4. Once Tech is green, peer-pressure for other industries to be green.

He emphasizes that, rather than trying to take the entire problem at once (e.g. climate change) and making only incremental progress, it’s important to start with a smaller problem where you can have a real transformational effect. He’s designed a path that starts small but can get big.

It’s having the map of these cascading effects that I’ve lacked. Without that, the “small” problems seem approachable, but not big enough to matter.

Another map I’ve considered is the following:

1. Fix social media: tools for better discourse, collectively-owned and effectively-governed online communities

2. By fixing social media, we build a stronger foundation for healthy public discourse in general [1].

3. With healthier public discourse, we can engage in productive political conversation.

4. With productive political conversation, we can make good collective decisions and public policy.

5. With better public policy, we can solve our largest challenges.

I’m getting inspired by the idea that we all need some map like this to decide how we want to have impact on the world.
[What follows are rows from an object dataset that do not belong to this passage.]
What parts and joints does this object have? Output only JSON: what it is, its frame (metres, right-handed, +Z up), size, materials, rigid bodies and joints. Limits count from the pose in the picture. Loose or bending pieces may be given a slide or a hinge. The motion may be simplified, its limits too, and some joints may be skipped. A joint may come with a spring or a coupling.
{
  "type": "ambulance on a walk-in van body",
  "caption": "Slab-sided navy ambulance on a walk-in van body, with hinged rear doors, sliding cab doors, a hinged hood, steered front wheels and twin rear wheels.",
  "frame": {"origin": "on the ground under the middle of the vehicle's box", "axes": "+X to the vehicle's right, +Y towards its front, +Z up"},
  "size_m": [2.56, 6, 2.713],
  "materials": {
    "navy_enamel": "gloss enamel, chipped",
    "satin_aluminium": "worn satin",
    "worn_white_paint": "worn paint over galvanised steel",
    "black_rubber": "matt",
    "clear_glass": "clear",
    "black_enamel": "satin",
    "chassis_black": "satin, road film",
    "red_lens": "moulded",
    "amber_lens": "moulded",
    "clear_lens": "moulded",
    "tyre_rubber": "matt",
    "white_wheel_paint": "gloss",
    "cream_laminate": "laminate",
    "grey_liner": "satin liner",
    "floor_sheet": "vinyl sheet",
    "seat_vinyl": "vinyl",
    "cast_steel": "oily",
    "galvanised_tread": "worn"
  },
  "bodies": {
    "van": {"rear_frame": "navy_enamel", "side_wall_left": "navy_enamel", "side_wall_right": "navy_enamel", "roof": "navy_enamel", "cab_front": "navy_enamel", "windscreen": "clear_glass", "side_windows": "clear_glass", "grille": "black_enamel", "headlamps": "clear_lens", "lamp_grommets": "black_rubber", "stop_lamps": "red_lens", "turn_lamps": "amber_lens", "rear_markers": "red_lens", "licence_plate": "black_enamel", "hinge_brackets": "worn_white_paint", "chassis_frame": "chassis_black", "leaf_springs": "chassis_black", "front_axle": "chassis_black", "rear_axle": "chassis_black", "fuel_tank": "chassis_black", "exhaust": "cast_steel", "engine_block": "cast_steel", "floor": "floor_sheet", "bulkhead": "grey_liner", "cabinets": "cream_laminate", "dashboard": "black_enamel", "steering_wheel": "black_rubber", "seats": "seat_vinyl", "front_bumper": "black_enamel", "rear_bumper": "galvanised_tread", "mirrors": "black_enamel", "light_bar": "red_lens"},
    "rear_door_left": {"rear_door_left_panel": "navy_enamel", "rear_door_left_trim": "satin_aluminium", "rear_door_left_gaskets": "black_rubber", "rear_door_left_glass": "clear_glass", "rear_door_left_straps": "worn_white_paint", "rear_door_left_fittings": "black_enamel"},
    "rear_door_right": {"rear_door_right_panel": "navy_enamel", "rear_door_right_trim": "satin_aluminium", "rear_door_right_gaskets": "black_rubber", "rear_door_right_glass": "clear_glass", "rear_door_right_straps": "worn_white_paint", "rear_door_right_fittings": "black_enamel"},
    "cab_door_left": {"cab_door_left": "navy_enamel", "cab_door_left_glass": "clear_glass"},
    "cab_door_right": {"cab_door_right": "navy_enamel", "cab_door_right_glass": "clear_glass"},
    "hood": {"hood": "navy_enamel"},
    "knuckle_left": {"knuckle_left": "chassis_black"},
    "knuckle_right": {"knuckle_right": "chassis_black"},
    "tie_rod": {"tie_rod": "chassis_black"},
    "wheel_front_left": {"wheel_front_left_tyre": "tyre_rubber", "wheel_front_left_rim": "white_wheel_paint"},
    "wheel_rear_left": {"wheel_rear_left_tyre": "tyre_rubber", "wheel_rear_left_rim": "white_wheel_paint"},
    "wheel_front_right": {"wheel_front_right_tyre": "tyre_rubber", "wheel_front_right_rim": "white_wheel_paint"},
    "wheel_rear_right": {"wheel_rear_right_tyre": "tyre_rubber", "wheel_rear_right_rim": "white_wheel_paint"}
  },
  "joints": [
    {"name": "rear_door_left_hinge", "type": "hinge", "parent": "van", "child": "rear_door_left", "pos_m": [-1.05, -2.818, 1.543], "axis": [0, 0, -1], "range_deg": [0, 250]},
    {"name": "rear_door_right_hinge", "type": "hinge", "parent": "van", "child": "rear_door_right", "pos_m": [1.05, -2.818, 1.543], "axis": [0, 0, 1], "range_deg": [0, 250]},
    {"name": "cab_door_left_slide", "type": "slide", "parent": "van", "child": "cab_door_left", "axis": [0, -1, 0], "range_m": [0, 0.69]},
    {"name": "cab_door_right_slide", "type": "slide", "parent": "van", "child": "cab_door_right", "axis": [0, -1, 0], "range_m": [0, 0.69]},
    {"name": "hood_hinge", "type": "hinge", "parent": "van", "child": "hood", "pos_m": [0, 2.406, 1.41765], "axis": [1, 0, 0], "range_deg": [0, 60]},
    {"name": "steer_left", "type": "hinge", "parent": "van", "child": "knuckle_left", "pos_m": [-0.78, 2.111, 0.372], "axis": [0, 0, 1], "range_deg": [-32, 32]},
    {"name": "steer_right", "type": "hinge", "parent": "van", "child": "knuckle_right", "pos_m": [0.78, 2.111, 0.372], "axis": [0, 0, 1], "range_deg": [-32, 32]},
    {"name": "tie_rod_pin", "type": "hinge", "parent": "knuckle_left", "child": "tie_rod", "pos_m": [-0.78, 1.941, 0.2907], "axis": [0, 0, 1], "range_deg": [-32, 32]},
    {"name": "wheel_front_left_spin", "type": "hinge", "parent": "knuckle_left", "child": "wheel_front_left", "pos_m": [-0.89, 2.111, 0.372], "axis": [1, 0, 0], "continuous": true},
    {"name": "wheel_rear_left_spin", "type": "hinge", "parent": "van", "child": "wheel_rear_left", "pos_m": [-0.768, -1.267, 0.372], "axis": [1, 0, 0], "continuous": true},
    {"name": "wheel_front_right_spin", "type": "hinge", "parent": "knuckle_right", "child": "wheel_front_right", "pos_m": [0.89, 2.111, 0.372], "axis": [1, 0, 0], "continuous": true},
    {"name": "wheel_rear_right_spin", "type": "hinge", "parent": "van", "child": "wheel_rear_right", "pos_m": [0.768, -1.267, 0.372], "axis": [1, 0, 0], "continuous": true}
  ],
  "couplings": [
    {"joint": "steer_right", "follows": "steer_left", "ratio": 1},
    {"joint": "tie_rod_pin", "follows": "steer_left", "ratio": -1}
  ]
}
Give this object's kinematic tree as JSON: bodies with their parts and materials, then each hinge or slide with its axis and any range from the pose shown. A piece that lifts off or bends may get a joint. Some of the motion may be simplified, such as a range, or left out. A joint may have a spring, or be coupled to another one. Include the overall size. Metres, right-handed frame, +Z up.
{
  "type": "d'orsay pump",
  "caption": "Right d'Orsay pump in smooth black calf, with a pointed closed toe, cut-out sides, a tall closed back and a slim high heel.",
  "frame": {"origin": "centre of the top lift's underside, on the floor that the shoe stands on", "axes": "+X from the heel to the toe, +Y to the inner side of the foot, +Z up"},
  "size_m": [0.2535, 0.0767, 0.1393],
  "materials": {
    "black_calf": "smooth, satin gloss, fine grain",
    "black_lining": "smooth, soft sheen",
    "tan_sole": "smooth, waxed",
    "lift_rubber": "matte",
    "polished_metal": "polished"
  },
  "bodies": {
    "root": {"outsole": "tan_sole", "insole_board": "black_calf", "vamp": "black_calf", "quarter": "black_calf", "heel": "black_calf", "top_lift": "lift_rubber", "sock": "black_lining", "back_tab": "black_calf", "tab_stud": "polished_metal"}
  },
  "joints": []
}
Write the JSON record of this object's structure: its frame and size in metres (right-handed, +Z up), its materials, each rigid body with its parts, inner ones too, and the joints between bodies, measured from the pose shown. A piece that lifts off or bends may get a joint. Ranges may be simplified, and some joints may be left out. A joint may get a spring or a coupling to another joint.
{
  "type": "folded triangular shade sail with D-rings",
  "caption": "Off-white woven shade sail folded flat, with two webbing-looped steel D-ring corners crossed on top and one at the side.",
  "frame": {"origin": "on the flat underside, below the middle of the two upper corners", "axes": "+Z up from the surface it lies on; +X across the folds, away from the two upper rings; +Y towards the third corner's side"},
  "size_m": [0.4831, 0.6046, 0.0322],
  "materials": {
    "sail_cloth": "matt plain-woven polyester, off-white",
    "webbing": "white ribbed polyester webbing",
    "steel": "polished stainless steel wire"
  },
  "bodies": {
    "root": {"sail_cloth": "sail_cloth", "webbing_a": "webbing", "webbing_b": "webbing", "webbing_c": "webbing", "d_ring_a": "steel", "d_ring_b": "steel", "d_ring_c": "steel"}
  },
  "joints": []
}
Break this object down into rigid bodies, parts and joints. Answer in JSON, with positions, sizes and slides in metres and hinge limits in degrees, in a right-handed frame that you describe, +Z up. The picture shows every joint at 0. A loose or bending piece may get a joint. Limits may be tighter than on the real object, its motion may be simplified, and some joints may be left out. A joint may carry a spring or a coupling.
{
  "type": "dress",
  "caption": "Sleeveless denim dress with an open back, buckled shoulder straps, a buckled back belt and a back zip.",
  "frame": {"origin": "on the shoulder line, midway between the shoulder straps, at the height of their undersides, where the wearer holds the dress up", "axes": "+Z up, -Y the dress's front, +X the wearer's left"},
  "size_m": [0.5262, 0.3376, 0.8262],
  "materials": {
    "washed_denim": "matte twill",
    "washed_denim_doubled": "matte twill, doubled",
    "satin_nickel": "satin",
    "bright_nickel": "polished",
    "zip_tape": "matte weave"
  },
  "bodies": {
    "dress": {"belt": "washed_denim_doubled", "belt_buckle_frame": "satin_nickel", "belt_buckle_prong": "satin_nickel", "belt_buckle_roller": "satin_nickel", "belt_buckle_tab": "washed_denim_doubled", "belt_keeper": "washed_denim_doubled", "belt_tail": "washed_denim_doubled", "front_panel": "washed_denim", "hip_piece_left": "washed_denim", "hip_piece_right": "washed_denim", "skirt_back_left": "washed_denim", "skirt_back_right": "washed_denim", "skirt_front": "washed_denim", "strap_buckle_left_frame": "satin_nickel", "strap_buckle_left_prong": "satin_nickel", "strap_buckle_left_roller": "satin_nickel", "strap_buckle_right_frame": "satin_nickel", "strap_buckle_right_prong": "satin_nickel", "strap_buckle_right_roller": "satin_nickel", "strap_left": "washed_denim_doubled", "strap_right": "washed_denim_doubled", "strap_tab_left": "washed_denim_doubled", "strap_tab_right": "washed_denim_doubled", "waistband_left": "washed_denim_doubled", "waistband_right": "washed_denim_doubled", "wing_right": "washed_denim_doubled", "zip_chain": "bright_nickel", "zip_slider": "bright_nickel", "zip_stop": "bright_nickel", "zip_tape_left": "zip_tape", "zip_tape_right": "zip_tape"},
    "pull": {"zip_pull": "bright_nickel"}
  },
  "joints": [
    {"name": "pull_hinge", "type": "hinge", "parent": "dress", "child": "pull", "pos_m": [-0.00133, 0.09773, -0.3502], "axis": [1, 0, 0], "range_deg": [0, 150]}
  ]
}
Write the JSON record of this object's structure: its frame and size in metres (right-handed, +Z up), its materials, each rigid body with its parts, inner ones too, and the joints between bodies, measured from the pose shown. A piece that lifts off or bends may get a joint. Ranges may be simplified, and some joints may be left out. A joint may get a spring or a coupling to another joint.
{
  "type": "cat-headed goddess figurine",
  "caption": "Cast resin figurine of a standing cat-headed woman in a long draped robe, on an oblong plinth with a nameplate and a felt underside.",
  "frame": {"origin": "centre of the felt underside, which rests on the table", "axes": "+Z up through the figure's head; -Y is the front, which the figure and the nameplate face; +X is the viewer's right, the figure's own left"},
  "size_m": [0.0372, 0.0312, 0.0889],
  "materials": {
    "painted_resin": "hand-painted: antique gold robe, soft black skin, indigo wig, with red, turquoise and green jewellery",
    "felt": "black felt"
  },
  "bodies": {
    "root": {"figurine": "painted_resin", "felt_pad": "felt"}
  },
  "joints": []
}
I’m curious to see more examples of such maps: what end-goal we’re trying to enable, where we want to start, and what sequence of cascading effects we hope to kick off.

I’d like a rigorous way to understand these cascades. We have to think of civilization as a complex system we’re trying to shape, where a small change to the inputs can cause a large change in outcomes, by pushing the system past some tipping point. How do we find chains of tipping points, where small ones lead to progressively larger ones? How do we evaluate which cascades are likely to work, and which ones will likely get stuck?

The study of nucleation and percolation theory seems relevant — understanding what conditions lead to a phase transition in a system, and over what time- and spatial-scales such transitions happen. These have been studied extensively in physics, mostly for relatively simple systems — but we are only just beginning to lay out a framework for applying these techniques to more complex, social/civilizational systems. I wonder if there’s a way to sidestep the really difficult science problems here, and get a good intuition for how to identify high-impact cascades vs. low-impact ones.

[1] This is because much of our interaction with each other is in some way mediated online. Especially when we no longer interact with one another in physical “third spaces” (i.e. non-home, non-work spaces — churches, town squares, sporting events, etc.) nearly as much as we used to, the online environment has become the replacement.